To give you a clear idea about the sheer level of craftsmanship that’s at work here, let's kick things off by analyzing the donor bike’s main specs and features. Within its tubular steel twin cradle frame, Piaggio’s fiend houses an air-cooled V-twin powerplant fed by a multipoint sequential electronic injection. The Italian monstrosity prides itself with two valves per cylinder and a sizeable displacement of 935cc.

This engine supplies up to 73 feral horses at around 7,200 rpm and a ruthless torque output of 57 pound-feet (78 Nm) at 6,000 revs. A six-speed gearbox sends the engine’s force to the rear wheel by means of a shaft final drive, enabling the Bellagio to reach 62 mph (100 kph) from a dead stop in 5.1 seconds.

Right, now that we’ve covered this thing’s powertrain characteristics, let’s see what South Garage’s Fenice is made of. The makeover process began in the bodywork department, where Milan’s specialists replaced the standard gas tank with a one-off aluminum item painstakingly fabricated in-house. It wears an alloy filler cap and one handsome three-tone paint scheme consisting of black, gold, and silver.

At the opposite end, we notice a carbon fiber tail section, which comes together with Fenice’s new side panels to form a single unit. The curvy garment packs a slim pair of LED lighting strips that keep things looking clutter-free, while an Alcantara-clad saddle sits between the tail and fuel chamber. With these parts installed, the surgeons turned their attention to the bike’s handling.

Thus, its front and rear suspension setups were blessed with a premium selection of Ohlins goodies. The entire structure crawls on 17-inch Kineo wheels that boast carbon rims and Diablo Red Race III rubber from Pirelli’s inventory. Stopping power is summoned by top-shelf Brembo calipers and floating brake rotors on both ends of the machine.

In terms of accessories, the aftermarket wizardry continues with an assortment of high-grade components from Rizoma, such as bar-end turn signals and mirrors, as well as fresh levers. Furthermore, FG Racing’s catalog was consulted to obtain a state-of-the-art headlight, CNC-machined foot pegs, and custom triple clamps. The cockpit received a Motogadget Chronoclassic gauge, which has been nested inside a bespoke alloy housing to round it all out.

Last but definitely not least, a comprehensive overhaul was applied to Bellagio’s 90-degree V-twin brute. On the exterior, the firm’s enhancements come in the forms of high-flow air filters and a vicious exhaust system developed by Spark, but the internal magic is where the real party’s at.
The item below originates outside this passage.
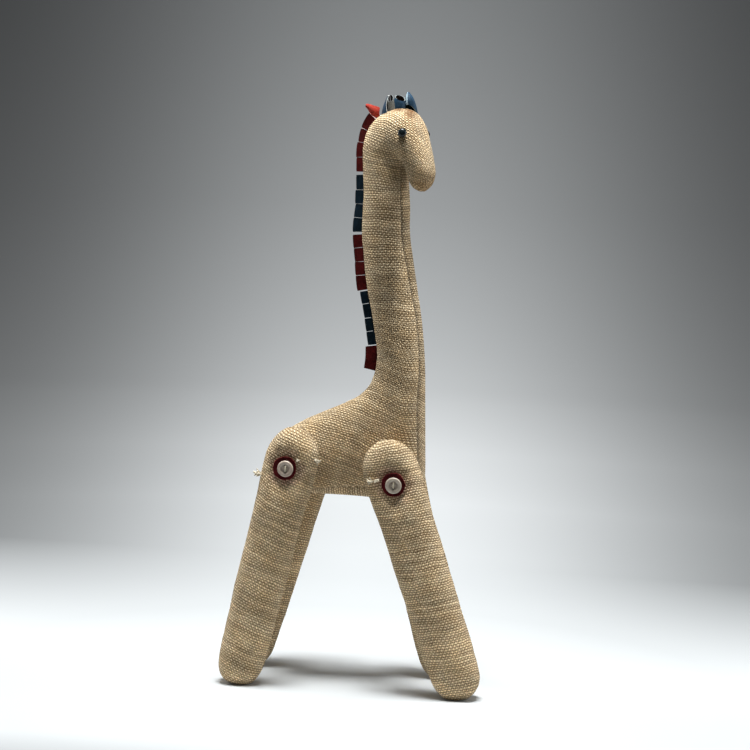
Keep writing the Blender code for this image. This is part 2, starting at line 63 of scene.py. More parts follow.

Not only did Milan’s experts equip Dynatech coils and a Rapid Bike ECU from Dimsport, but they also added a set of high-compression pistons, lightweight cams, and a revised clutch mechanism.

Ultimately, this whole ordeal leads to a healthy power output bump to 95 wicked ponies—at the rear wheel, that is. To be quite frank, we totally dig South Garage’s Fenice, and I’ll bet my bottom dollar that you feel the same.